The sales surge at the start of the spring selling season was a sign of confidence in the economy, and the momentum is expected to be sustained given low mortgage rates, recent stock market gains and a firming labor market, analysts said.
"There cannot be too much wrong with the economy if consumers keep buying new homes. It shows confidence," said Chris Rupkey, chief economist at MUFG Union Bank in New York.
The National Association of Realtors said on Wednesday that existing home sales surged 5.1 percent to an annual rate of 5.33 million units last month, beating economists' expectations for a 3.5 percent increase. Sales were up 1.5 percent from a year ago.
Existing home sales rose in all four regions in March, jumping by 11.1 percent in the Northeast and 9.8 percent in the Midwest. Single-family home sales vaulted 5.5 percent, while purchases of condominiums rose 1.8 percent.
Sales were concentrated in the middle part of the market, with lack of inventory constraining transactions in the low-end segment.

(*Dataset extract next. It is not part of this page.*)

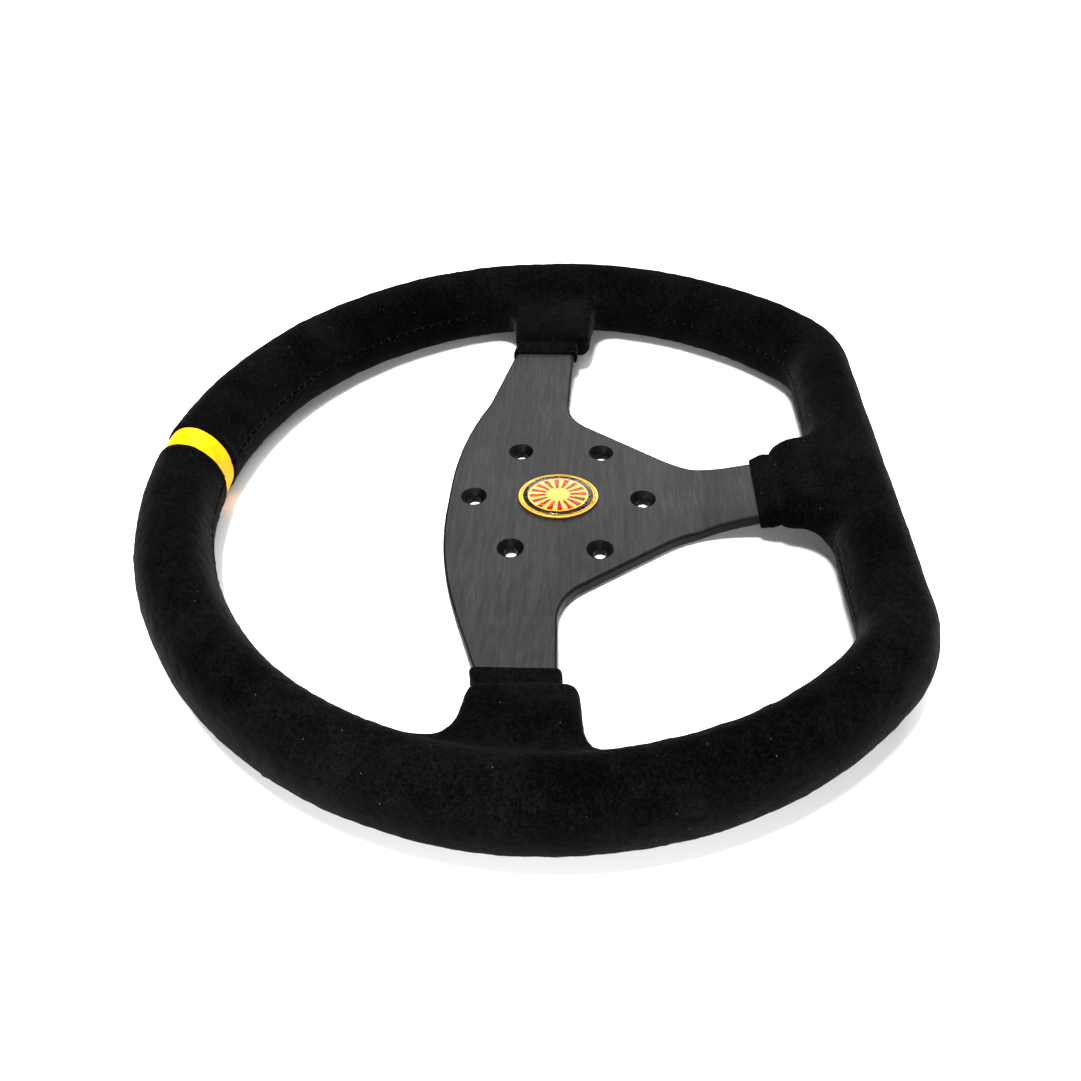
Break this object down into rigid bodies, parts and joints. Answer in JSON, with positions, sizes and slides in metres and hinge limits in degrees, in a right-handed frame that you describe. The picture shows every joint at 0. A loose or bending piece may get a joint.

"It points to a very strong start to the crucial spring selling season, and initial anecdotal indications point to this positive momentum being sustained in coming months," said Millan Mulraine, chief economist at TD Securities in New York.
A separate report from the Mortgage Bankers Association showed mortgage applications last week rose to their highest level in nine weeks as interest rates on 30-year fixed-rate mortgages hovered at their lowest point in more than a year.
Despite a report on Tuesday showing a plunge in housing starts and building permits in March, housing remains a bright spot amid indications that economic growth slowed to a crawl in the first three months of the year.
The economy has been hobbled by a strong dollar and weak global demand, which have undermined exports. Lower oil prices are also a drag, as they have eroded the profits of energy firms and prompted them to slash spending on capital projects.
First-quarter gross domestic product growth estimates are currently as low as a 0.2 percent annualized rate. The economy grew at a 1.4 percent rate in the fourth quarter.
In the wake of the housing data, the PHLX housing index .HGX rose 0.23 percent, in line with a firmer U.S. stock market. Shares in the nation's largest homebuilder, D.R. Horton Inc (DHI.N), gained 0.47 percent and shares of Lennar Corp (LEN.N) rose 0.59 percent. The dollar .DXY was up against a basket of currencies, while prices for U.S. government debt fell.
Housing is being supported by a buoyant labor market, which has resulted in an acceleration in household formation. Sales, however, remain constrained by a dearth of homes available for sale, which is limiting choices for buyers.
While the number of unsold homes on the market in March rose 5.9 percent from February to 1.98 million units, supply was down 1.5 percent from a year ago.
With inventories tight, houses are selling fast. In March, houses typically stayed on the market for 47 days, the fewest number since August, and down from 59 days in February.
"The quickening speed of inventory movement is a reflection of demand growing faster than supply," said Jonathan Smoke, chief economist at Realtor in Washington. "The majority of buyers ... are looking to buy within the next six months, but the biggest challenge is the tight supply."
At March's sales pace, it would take 4.5 months to clear the stock of houses on the market, up from 4.4 months in February. A six-month supply is viewed as a healthy balance between supply and demand. The median house price increased 5.7 percent from a year ago to $222,700 last month. The rise in house prices is outstripping wage gains. While that could make it more difficult for first-time buyers to purchase a home, it also is boosting equity for homeowners, which could encourage them to put their homes on the market.